Nor, as a matter of fact, can it be said that God allows the declining sinner the full use of his liberty, without putting many difficulties in the downward path, and warning him, in many ways, externally and internally, against the moral suicide which he is committing.

God respecting liberty

Yet it is a certain and most important feature in the methods of God, that He respects the liberty of His creatures, even when He knows that it will be used against Himself, and to their own great loss and harm.

He has made them free, that they may have a share in winning their own rewards, and that He may have from them that special glory of a free service which cannot be paid to Him by the other creatures, who do His will so perfectly and so beautifully without the exercise of their own. And thus, when He sees that men will use the liberty which is their most noble endowment in a wrong way, He chooses to bring good out of their evil rather than to hinder their evil by the exercise of His own Almighty power.

The most marvellous instance of this method of God is in the permission of the sin of the angels. For the angels were, on the one hand, the highest order of spiritual existences created by Him, they were endowed with the noblest gifts of intelligence and capacity. And, on the other hand, their fall was to be irreparable, without the opportunity of revocation by repentance or of remedy by redemption and atonement.

It was well that in the creation of God there should be this instance of absolute justice in dealing with the rebellion of free spiritual beings, justice which was not tempered by mercy in any opening of the door of restoration, although it was tempered by mercy in the infliction of a punishment less than was deserved by the sin. He allowed them to use their freedom, and then turned away from them His face for ever. He has not dealt in this way with fallen man, for He has provided for him the redemption which is offered through our dear Lord. But He acts on the same principle in permitting sin, ‘reverencing,’ as the Scripture speaks, the free will which He has given, just as He may be said to ‘reverence’ the nature which He has created by never destroying it if He has made it immortal.

Thus the father of the Prodigal may be said to represent to us God the Father of all, and especially of those whom He has made free, faithfully allowing to them the exercise of their liberty, without doing it violence, even although He sees that in particular cases that exercise will result in His own dishonour and in their rebellion against Himself.

He does not abandon sinners, but He ordinarily lets them have their own way if they insist upon it, and His Providence waits upon them as they run on in their reckless course, ever ready to seize on the opportunity which they may give Him of bringing them to their senses by the experience which they gather of the emptiness and fickleness of the world, of the slavery of sin, of the need of the Creator of which man cannot divest himself. Sometimes He chastises at once, but ordinarily He forbears.

He allows men to choose paths in life which He did not mean for them, to stifle their consciences as to matters which involve the whole of their future, and He lets the false step which they have taken lead to its own natural consequences, and then He shows them what they have done.
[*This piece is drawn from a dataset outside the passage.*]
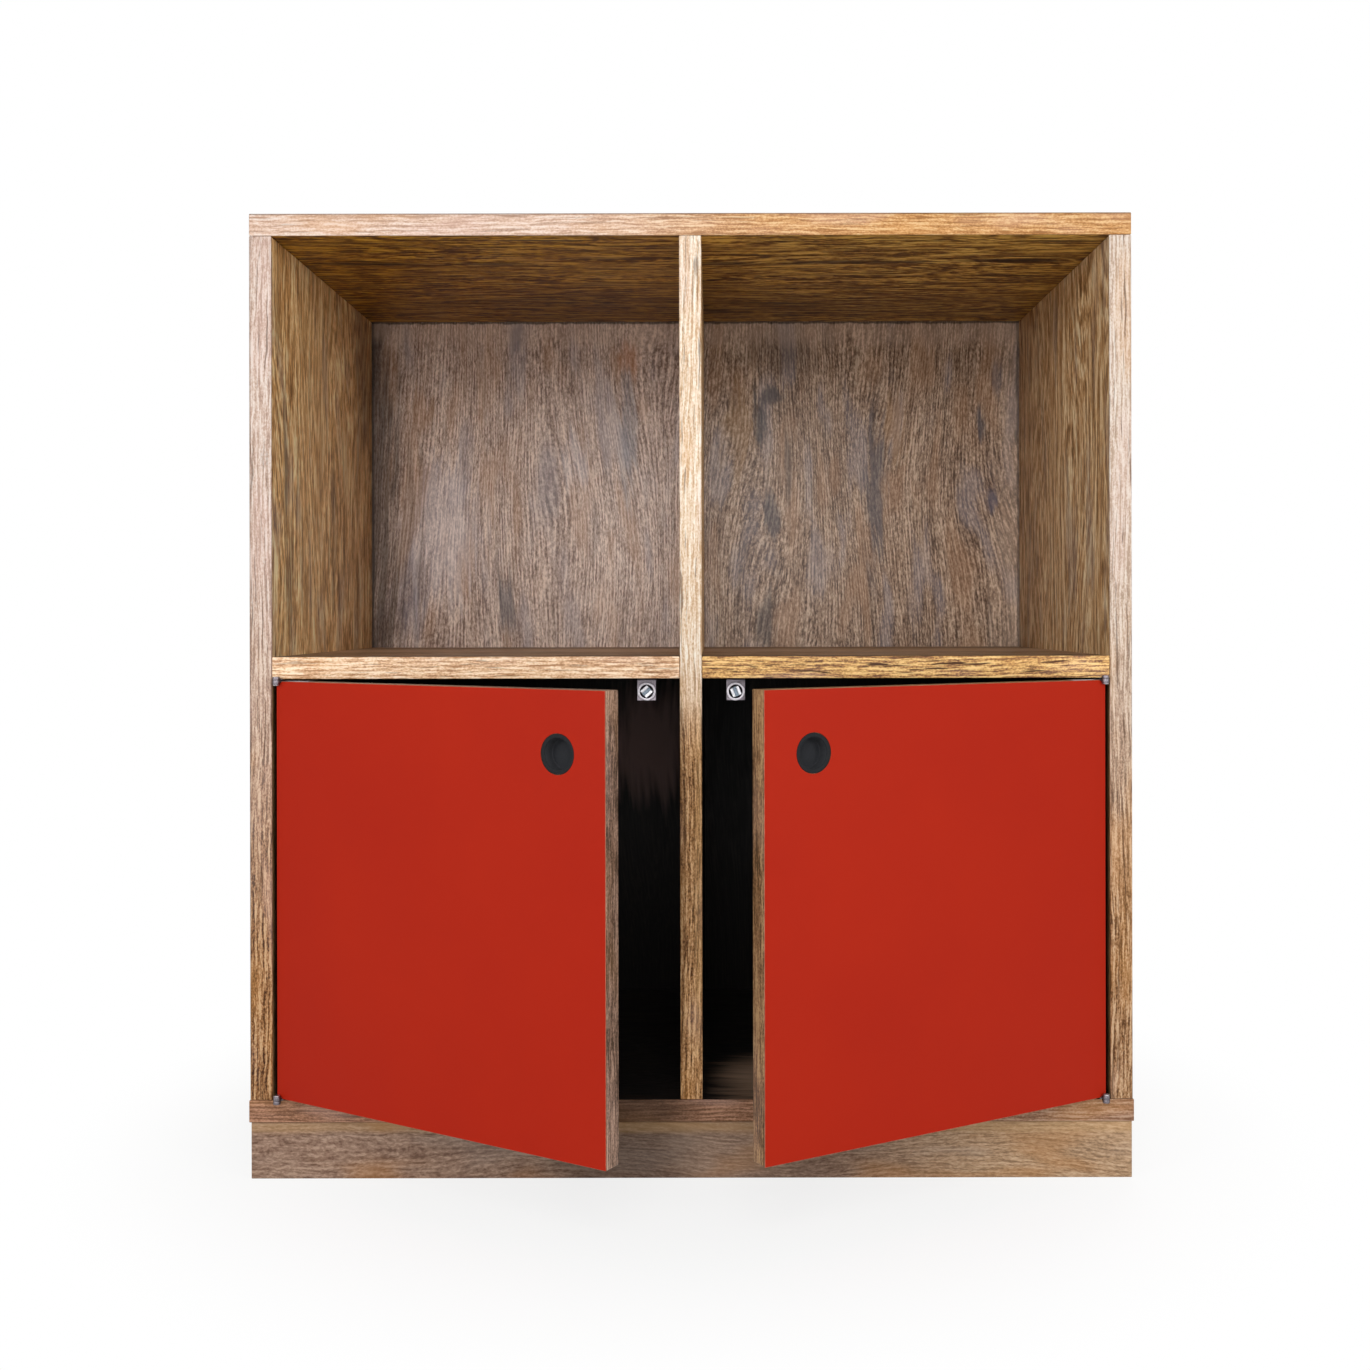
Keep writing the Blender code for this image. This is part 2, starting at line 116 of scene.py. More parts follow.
def startFinish(name, settings):  # an empty material with its shader; settings name its sockets
    finish = bpy.data.materials.new(name)
    finish.use_nodes = True
    tree = finish.node_tree
    tree.nodes.clear()
    shader = addNode(tree, "ShaderNodeBsdfPrincipled", settings)
    addNode(tree, "ShaderNodeOutputMaterial", None, {"Surface": shader.outputs["BSDF"]})
    return finish, tree, shader


def setRamp(node, positions, tones):
    elements = node.color_ramp.elements
    while len(elements) < len(tones):
        elements.new(0.5)
    for element, position, tone in zip(elements, positions, tones):
        element.position = position
        element.color = linear(tone)


def aim(thing, target):
    thing.rotation_euler = (Vector(target) - thing.location).to_track_quat("-Z", "Y").to_euler()


def addCamera():
    data = bpy.data.cameras.new("camera")
    data.lens = cameraView["lens"]
    data.sensor_width = cameraView["sensor"]
    data.shift_x, data.shift_y = cameraView["shift"]
    camera = bpy.data.objects.new("camera", data)
    bpy.context.scene.collection.objects.link(camera)
    camera.location = cameraView["place"]
    camera.rotation_euler = (math.radians(90), math.radians(cameraView["roll"]), 0)
    bpy.context.scene.camera = camera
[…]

On those who are not to be converted He allows temporal prosperity and success to wait for a time, giving them at least in this world ‘the portion of substance that falleth to them,’ because He sees that they may force Him to deny them the eternal goods.

The good health, worldly success, popularity, and applause which seem to haunt them continually, are often, in the eyes of the servants of God, the most terrible of His chastisements, because they show that He deems them unworthy of the discipline of suffering by which so many others are reclaimed.